Written problem —
Send back exactly the lines from the opening line of the records below through the one with "throat_clearance = 0.3".

Exercise data —
========================================
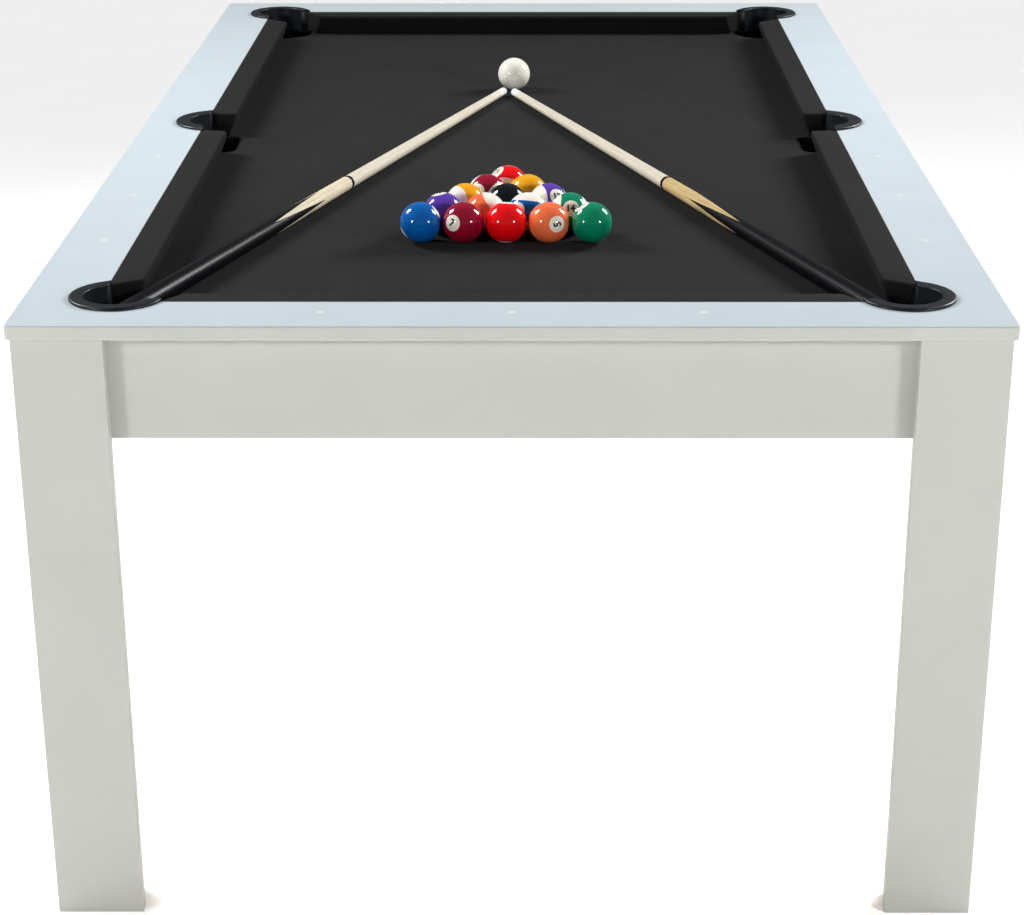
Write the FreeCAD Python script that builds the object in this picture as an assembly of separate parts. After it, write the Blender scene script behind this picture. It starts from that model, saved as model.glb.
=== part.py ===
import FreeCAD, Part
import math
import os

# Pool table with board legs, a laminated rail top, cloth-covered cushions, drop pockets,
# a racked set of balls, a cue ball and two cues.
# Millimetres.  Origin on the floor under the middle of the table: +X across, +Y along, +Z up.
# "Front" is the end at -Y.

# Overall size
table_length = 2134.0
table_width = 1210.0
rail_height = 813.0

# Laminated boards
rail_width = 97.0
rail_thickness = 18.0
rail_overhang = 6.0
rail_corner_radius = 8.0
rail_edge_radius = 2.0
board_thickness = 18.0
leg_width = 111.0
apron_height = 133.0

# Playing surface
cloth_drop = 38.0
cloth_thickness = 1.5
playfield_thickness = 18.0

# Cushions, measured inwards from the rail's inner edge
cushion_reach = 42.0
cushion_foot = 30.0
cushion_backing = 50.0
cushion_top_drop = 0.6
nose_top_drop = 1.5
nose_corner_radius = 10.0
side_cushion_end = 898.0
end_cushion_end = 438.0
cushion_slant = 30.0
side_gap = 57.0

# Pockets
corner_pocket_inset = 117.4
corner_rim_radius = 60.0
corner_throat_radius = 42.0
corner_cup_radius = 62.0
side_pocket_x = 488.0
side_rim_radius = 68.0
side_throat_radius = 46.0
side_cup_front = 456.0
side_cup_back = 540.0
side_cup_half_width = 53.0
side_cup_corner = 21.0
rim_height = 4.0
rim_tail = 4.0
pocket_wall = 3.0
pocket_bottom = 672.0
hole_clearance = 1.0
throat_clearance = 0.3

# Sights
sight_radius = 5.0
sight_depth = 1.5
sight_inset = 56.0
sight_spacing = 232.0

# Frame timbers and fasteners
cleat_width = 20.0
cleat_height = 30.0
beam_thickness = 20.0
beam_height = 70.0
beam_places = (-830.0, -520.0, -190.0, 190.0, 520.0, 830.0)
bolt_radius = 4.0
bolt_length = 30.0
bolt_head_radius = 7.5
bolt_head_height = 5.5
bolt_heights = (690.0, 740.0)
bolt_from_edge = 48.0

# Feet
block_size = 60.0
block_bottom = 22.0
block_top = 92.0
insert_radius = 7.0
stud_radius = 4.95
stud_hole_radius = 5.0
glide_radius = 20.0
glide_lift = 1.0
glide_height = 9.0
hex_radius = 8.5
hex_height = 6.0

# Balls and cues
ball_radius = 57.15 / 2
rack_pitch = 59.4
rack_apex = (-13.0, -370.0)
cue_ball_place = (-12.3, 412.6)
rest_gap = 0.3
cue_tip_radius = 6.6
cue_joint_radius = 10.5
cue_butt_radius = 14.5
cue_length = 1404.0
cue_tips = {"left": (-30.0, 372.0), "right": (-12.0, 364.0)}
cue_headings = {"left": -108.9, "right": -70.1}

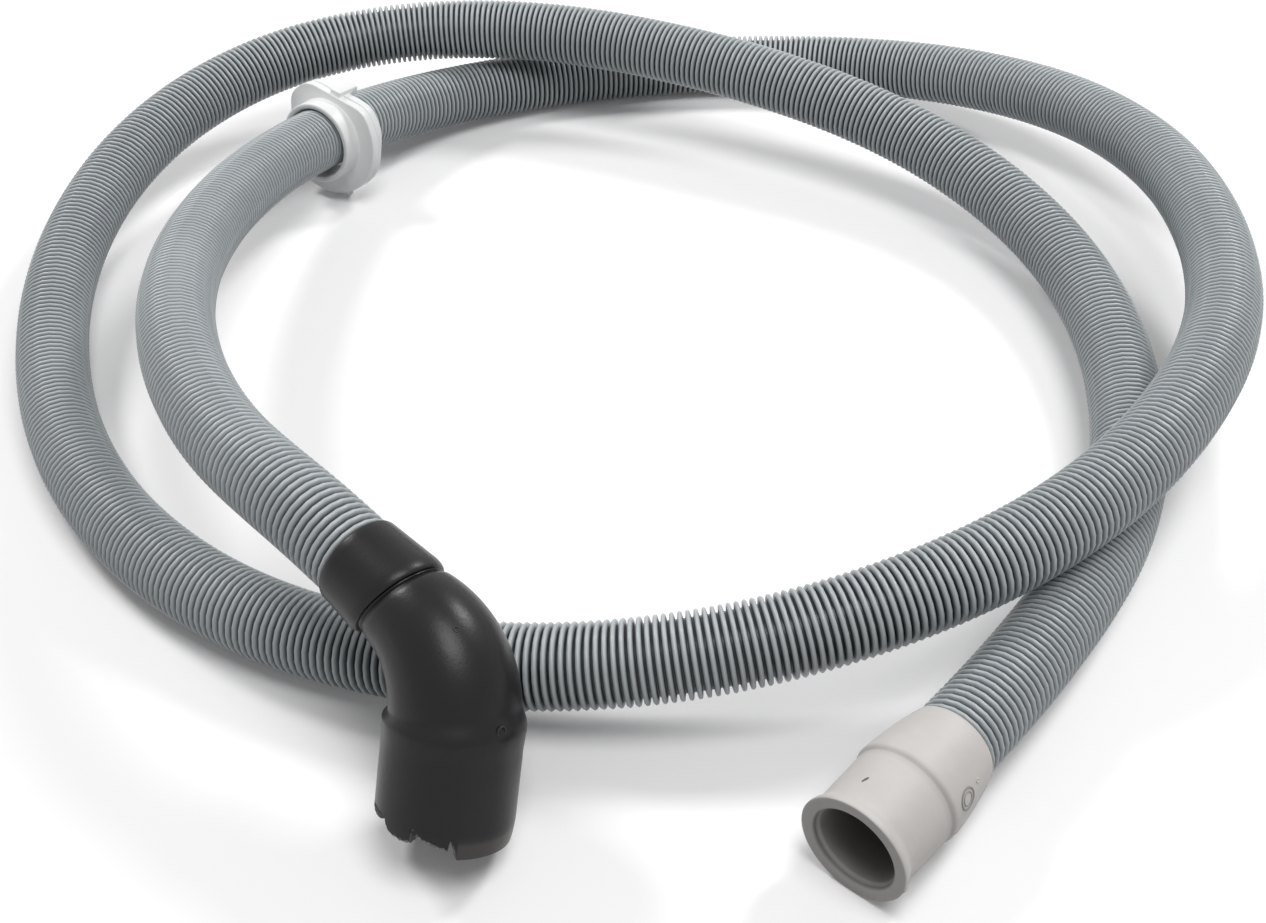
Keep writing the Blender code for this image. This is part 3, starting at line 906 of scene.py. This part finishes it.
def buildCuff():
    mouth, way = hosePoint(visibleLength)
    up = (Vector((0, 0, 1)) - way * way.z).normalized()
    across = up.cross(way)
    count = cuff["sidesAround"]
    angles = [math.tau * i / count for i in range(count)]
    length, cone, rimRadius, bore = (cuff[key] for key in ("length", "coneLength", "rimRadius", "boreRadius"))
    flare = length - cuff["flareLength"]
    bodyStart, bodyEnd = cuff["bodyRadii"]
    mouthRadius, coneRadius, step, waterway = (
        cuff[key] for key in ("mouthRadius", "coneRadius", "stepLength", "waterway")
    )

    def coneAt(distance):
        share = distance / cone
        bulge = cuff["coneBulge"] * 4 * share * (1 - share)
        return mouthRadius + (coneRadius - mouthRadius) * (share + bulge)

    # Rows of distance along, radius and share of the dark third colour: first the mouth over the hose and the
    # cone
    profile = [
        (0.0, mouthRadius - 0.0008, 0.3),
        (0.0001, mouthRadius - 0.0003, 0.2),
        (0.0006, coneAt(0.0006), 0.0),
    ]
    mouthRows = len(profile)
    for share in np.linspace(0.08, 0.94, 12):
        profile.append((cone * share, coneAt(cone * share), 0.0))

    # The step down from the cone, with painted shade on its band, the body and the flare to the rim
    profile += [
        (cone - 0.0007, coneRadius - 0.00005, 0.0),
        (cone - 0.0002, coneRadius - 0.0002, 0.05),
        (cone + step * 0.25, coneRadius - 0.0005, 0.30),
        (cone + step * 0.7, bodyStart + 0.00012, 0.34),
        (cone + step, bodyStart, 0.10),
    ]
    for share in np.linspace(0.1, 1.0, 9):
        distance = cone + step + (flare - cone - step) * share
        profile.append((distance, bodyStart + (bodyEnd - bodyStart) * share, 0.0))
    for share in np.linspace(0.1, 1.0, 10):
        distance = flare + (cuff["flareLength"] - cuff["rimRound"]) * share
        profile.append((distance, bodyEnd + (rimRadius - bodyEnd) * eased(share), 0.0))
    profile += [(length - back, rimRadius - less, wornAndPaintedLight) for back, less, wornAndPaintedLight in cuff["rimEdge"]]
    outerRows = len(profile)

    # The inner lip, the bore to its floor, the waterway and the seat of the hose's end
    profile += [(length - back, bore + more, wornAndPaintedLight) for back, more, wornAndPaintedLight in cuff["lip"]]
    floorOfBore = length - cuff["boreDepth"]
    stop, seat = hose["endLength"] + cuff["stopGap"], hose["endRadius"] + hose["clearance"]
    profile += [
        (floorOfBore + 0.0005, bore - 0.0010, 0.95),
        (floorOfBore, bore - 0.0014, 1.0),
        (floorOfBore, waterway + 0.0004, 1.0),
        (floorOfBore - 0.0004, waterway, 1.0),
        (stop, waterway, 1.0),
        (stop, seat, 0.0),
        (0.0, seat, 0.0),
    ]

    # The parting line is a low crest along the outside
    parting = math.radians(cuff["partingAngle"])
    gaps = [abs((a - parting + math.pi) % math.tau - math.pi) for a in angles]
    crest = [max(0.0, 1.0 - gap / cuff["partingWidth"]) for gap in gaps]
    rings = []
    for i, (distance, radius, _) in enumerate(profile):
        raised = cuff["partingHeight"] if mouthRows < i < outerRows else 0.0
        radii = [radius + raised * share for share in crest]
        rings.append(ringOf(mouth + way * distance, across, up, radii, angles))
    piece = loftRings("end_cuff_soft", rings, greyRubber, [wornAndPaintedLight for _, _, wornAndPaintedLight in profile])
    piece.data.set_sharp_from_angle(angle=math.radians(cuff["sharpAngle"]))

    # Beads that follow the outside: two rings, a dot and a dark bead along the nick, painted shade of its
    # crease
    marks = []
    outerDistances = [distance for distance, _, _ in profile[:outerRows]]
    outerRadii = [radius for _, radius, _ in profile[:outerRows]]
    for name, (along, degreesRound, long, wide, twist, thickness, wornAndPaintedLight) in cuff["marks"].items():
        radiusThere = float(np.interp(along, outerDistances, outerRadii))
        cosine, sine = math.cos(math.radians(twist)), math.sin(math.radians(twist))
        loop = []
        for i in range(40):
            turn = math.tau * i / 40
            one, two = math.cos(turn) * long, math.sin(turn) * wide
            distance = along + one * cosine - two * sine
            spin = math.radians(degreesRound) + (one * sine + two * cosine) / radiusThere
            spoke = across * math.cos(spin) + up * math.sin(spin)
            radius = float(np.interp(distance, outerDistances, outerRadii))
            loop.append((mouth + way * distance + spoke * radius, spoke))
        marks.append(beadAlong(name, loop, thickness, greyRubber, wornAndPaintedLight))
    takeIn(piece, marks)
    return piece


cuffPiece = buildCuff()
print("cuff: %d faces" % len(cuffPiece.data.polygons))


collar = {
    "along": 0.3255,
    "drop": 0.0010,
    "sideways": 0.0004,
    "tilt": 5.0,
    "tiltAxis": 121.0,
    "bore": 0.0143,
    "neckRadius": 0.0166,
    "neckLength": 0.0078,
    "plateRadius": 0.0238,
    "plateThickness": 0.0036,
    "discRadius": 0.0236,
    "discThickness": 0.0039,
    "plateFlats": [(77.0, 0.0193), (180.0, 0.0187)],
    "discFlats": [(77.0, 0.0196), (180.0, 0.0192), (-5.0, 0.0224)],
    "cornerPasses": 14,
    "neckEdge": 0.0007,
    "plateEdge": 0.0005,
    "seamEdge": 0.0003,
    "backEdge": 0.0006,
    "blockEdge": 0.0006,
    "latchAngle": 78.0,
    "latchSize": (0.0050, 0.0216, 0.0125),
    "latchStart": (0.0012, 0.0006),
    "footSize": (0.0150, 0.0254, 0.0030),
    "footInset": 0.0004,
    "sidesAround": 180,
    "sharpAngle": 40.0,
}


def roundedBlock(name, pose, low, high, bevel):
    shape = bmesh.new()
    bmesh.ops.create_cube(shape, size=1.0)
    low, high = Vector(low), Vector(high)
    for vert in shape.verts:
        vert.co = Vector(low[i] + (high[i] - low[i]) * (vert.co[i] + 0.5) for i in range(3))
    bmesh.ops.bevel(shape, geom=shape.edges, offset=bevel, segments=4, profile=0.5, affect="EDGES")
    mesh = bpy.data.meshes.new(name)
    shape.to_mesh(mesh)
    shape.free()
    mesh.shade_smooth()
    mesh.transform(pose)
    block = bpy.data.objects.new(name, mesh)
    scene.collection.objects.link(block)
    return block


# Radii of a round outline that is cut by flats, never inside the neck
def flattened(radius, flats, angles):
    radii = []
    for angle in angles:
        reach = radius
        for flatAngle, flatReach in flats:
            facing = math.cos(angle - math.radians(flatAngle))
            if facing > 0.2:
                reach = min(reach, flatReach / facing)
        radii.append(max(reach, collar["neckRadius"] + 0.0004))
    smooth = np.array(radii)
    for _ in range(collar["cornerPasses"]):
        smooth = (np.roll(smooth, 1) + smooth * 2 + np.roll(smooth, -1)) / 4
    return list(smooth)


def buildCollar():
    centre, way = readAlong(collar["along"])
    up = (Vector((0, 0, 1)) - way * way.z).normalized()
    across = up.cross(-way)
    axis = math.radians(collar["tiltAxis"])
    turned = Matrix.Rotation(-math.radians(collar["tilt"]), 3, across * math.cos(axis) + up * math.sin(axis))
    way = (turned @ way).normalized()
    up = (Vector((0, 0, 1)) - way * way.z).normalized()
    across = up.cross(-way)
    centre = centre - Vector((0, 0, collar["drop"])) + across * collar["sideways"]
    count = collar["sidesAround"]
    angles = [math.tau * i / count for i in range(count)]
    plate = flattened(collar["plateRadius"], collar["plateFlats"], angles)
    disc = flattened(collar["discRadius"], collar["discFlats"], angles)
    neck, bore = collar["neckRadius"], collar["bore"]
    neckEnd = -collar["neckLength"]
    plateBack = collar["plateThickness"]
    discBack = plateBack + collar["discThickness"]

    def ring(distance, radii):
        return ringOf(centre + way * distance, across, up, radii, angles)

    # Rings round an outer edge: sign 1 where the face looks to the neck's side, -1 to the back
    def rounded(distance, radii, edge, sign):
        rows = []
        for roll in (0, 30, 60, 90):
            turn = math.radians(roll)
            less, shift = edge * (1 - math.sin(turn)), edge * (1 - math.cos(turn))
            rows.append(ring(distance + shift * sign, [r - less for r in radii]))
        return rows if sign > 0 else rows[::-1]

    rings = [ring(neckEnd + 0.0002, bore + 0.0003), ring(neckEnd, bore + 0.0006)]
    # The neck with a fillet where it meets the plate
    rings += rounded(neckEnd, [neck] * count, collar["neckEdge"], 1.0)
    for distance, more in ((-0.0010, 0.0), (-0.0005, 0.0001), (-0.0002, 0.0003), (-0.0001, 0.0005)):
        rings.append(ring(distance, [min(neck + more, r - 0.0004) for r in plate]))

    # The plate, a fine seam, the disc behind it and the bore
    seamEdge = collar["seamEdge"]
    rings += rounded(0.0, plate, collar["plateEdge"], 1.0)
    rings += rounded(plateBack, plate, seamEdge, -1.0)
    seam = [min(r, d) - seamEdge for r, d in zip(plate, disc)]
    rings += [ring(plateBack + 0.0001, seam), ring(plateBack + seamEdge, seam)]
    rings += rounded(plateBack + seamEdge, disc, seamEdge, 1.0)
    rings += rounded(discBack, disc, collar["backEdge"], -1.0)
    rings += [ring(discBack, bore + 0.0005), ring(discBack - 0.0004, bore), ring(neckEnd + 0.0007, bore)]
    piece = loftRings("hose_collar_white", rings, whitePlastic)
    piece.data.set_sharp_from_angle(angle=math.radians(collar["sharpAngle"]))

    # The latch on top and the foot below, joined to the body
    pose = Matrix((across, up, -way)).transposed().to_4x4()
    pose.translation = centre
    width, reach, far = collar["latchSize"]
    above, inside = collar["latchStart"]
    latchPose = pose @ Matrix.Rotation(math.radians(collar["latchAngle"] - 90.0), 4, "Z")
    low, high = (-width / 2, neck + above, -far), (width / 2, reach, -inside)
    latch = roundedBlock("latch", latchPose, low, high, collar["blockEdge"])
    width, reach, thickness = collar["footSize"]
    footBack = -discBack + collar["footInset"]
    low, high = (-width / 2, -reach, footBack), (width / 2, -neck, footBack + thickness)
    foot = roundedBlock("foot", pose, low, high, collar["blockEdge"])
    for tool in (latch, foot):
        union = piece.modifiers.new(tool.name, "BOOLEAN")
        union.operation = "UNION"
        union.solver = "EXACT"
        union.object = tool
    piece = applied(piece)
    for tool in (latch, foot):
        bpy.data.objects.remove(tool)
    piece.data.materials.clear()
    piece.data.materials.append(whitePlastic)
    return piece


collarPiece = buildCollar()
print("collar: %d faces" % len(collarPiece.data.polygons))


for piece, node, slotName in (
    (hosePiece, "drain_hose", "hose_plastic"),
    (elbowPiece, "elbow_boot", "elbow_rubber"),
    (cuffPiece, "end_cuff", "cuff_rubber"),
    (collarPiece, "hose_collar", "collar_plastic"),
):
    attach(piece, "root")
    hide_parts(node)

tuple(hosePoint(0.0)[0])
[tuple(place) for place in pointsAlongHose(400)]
========================================
Solution —
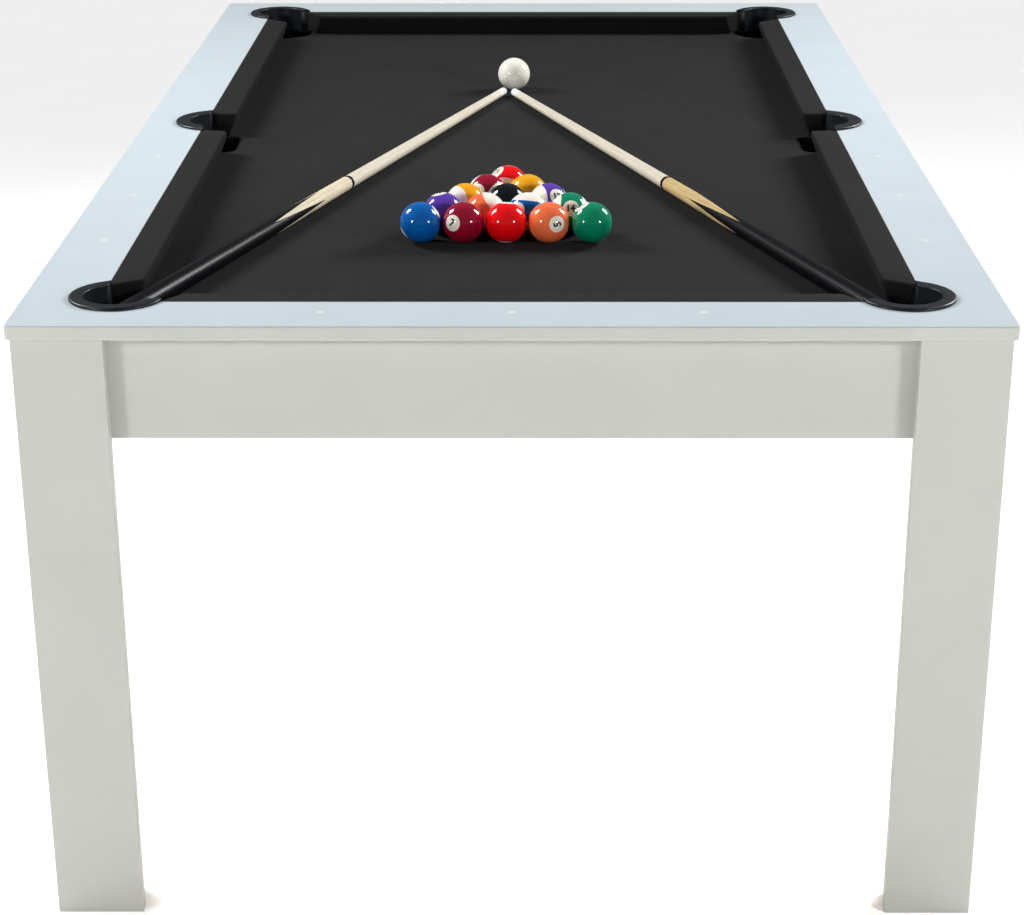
Write the FreeCAD Python script that builds the object in this picture as an assembly of separate parts. After it, write the Blender scene script behind this picture. It starts from that model, saved as model.glb.
=== part.py ===
import FreeCAD, Part
import math
import os

# Pool table with board legs, a laminated rail top, cloth-covered cushions, drop pockets,
# a racked set of balls, a cue ball and two cues.
# Millimetres.  Origin on the floor under the middle of the table: +X across, +Y along, +Z up.
# "Front" is the end at -Y.

# Overall size
table_length = 2134.0
table_width = 1210.0
rail_height = 813.0

# Laminated boards
rail_width = 97.0
rail_thickness = 18.0
rail_overhang = 6.0
rail_corner_radius = 8.0
rail_edge_radius = 2.0
board_thickness = 18.0
leg_width = 111.0
apron_height = 133.0

# Playing surface
cloth_drop = 38.0
cloth_thickness = 1.5
playfield_thickness = 18.0

# Cushions, measured inwards from the rail's inner edge
cushion_reach = 42.0
cushion_foot = 30.0
cushion_backing = 50.0
cushion_top_drop = 0.6
nose_top_drop = 1.5
nose_corner_radius = 10.0
side_cushion_end = 898.0
end_cushion_end = 438.0
cushion_slant = 30.0
side_gap = 57.0

# Pockets
corner_pocket_inset = 117.4
corner_rim_radius = 60.0
corner_throat_radius = 42.0
corner_cup_radius = 62.0
side_pocket_x = 488.0
side_rim_radius = 68.0
side_throat_radius = 46.0
side_cup_front = 456.0
side_cup_back = 540.0
side_cup_half_width = 53.0
side_cup_corner = 21.0
rim_height = 4.0
rim_tail = 4.0
pocket_wall = 3.0
pocket_bottom = 672.0
hole_clearance = 1.0
throat_clearance = 0.3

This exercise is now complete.